The court soundly rejected the director’s assertion, finding a clear three-year statute of limitations for administrative actions under RESPA and remanding to the director for further actions consistent with its determination. This determination, however, was strongly presaged at oral argument when Judge Kavanaugh referred to other decisions that found the assertion that there is no statute of limitations to be an “abomination.” The relatively narrow decision, which depends on the specific text of RESPA’s limitations provision, does not, as some had hoped, resolve broader questions about the limitations period applicable to the CFPB’s administrative enforcement powers.

Key Considerations

This is an important decision issued by the DC Circuit, which historically has taken the lead in ruling on matters of federal government structure and operations. That said, it is equally important not to overstate the decision’s significance, because the net impact of this case is that the CFPB’s day-to-day operations will remain unaffected at this time. Under the current administration, that undoubtedly will mean no change at all. However, a new president may now choose to terminate the incumbent director and appoint a new one.

The president also will direct the CFPB’s operations in the same manner that he or she directs the policy of all Executive Branch agencies. At the same time, the exact relationship between the White House and the CFPB will need to be refined, as it has been throughout US history, to preserve the independence of officials such as the attorney general over individual prosecutorial decisions while still reporting to the president for policy, appropriations, and operational matters.

Although this case’s focus is on broad constitutional principles, businesses that litigate before the CFPB also should pay close attention to the strict procedural deadlines that the case has established.
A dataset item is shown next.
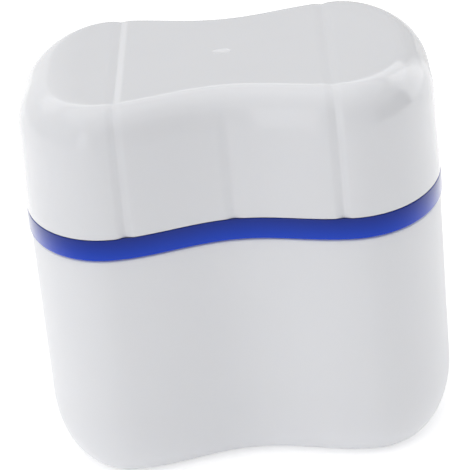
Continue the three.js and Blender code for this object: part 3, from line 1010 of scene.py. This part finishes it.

There are hard and short deadlines that require immediate decisions, and procedural default is an easy trap—one that PHH Corporation avoided and that allowed it to properly position its case before the DC Circuit when others have failed.

Further, although the case may ultimately not have much (if any) effect on overall CFPB operations, there will likely be a substantial reduction in the penalties imposed on PHH Corporation, if only as the result of the statute of limitations issue.

The effect that this decision will have on past agency actions is also unclear. In a tantalizing footnote, the court disclaimed any need to analyze this question, but noted that other agencies whose constitutionality and structure have been held unconstitutional—such as the Public Company Accounting Oversight Board—“have subsequently worked through the resulting issues regarding the legality of past rules and of past or current enforcement actions.” At the same time, it is entirely possible that some respondent or defendant or person adversely affected by a CFPB rule would challenge the authority of the agency’s action (the likelihood that such a challenge would succeed, however, is a question that we leave for another time).